The parameters of this function are the WarpScript code to execute and the elements of the input Pig relation which will be pushed onto the stack (the first element ending on top of the stack). The resulting stack levels will be packed as a Pig tuple to form the resulting relation (again with the first element being the top of the stack).
WarpScript code stored in external files can be called using the @file.mc2
construct in place of actual WarpScript code.
Given that the call to WarpScriptRun
returns a Pig tuple, you may want to wrap the call to WarpScriptRun
inside a call to FLATTEN
to remove a level of nesting.
Defining WarpScriptRun
Before the WarpScriptRun
UDF can be used it must be defined in your Pig script. This is done using Pig's DEFINE
function:
-- Make the Warp 10 Pig jar known to Pig
REGISTER warp10-pig.jar;
DEFINE WarpScriptRun io.warp10.pig.WarpScriptRun(OPTIONS);
The optional OPTIONS
parameter to the WarpScriptRun
definition is a String which can contain the following elements separated by whitespaces:
Option | Description |
---|---|
-s xxx | Modifies the semantics of the stack. xxx can be one of SYNCHRONIZED , to use a single stack and synchronize its use among all accessing threads, PERTHREAD to allocate a stack per thread (the default behavior), or NEW to allocate a new stack whenever WarpScriptRun is used. |
--convbags | Indicates that Pig databags should be converted to Vector lists (VLIST ) in WarpScript. Vector lists can then be converted to lists using V-> . |
--noconvbags | Indicates that Pig databags should be pushed onto the stack as is. As they are iterables, they can be processed using FOREACH and their content converted using PIG-> . |
prop=value | Sets a system property prop with value value . |
Note that since the WarpScriptRun
function will execute WarpScript code, some configuration needs to be done, for example to define the time units WarpScript will use and possibly a set of extensions which should be loaded.

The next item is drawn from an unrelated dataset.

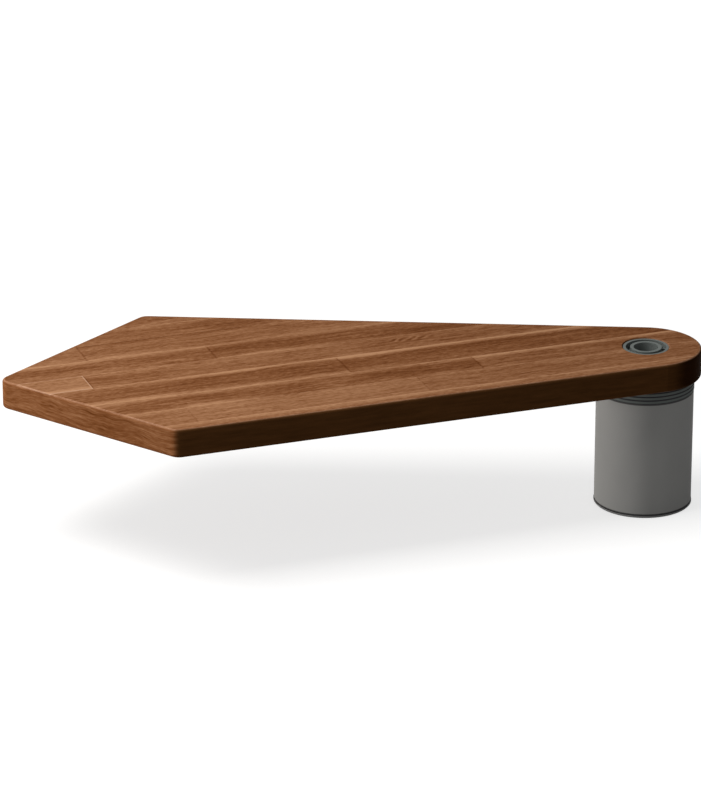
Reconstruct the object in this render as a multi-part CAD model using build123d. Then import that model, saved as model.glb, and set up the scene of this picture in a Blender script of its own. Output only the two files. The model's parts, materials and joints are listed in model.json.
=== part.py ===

Such a configuration is done by setting warp10.config
in Pig (using SET
) to point to a Warp 10 configuration file. Such file should also be registered in Pig using REGISTER
so it is propagated to the various workers doing the actual processing.
Using WarpScriptRun
Once the function is known to Pig, it can be used to process data in the following way:
A = LOAD ... AS (foo: xxx, bar: yyy, ...)
B = FOREACH A GENERATE FLATTEN(WarpScriptRun('CODE',foo, bar)) AS (....);
In the example above, CODE
will be executed on a stack with the value of the field foo
on top and the value of field bar
below, for each tuple from relation A.
Working with schemas
Pig likes schemas, i.e. the more precisely the fields of a relation are defined, the easier it is for Pig to work. Defining a Pig Schema can be cumbersome, that's why WarpScript offers the PIGSCHEMA
function which will push onto the stack a string defining the schema of the stack content.
By using this function when you develop your WarpScript code, you can easily obtain the schemas to put in the AS
clauses of your Pig statements.